The three-day event, which wrapped up Thursday evening, featured drummers and dancers from across North America competing for $175,000 in total prize money.
The competition had several categories, including men’s buckskin, men’s traditional, men’s grass dance and men’s chicken, ladies’ jingle, ladies’ traditional and ladies’ fancy.
The final ten dancers in each category take to the floor where judges then tabulate their scores to select the winners.
Eli Snow, a men’s traditional dancer from Morley, Alta. came out on top of his category on Thursday.
“The men’s traditional dance is the warriors’ dance of our people, and you’re telling stories of when you came back from battle,” Snow told Global News. “It’s the category to dance.”
Snow said the crowds in attendance added to the intensity of the competition.
“The Calgary Stampede has a lot of history, and what makes the Stampede very unique and puts us on that world-class stage is the First Nations here in Treaty 7,” Snow said. “I was more than happy to come and compete.”
Powwows during the Calgary Stampede have historically been held on the grounds at the Elbow River Camp.
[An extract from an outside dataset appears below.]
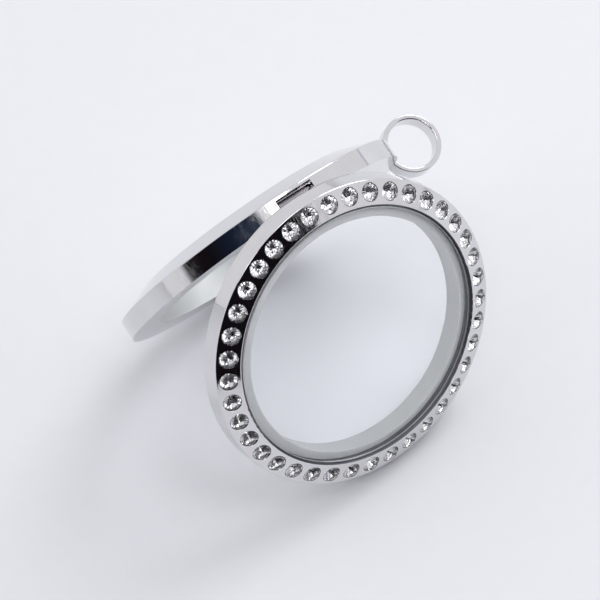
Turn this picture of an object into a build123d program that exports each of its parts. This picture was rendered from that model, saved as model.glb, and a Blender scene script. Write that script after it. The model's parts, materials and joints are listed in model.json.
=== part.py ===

Organizers said the event accomplished their goals and was a “dream come true.”
“The goals to represent our territory were successful, the goal to represent the people of the camp in a respectful manner was successful, the people who attended were spread far and wide, worldwide — that was a success,” Powwow coordinator Cheryl Crowchief said.
Many of the dancers and drummers at the Stampede Powwow will be competing again next week at other powwows across the province.
Crowchief said there will still be demonstrations of Indigenous traditions and culture at the Elbow River Camp to share with visitors for the rest of the Calgary Stampede.
The camp has been part of the Greatest Outdoor Show on Earth since its founder, Guy Weadick, asked Treaty 7 First Nations people to participate in the events.
“Come on down, ask questions,” Crowchief said. “We’re there to share, inform and educate.”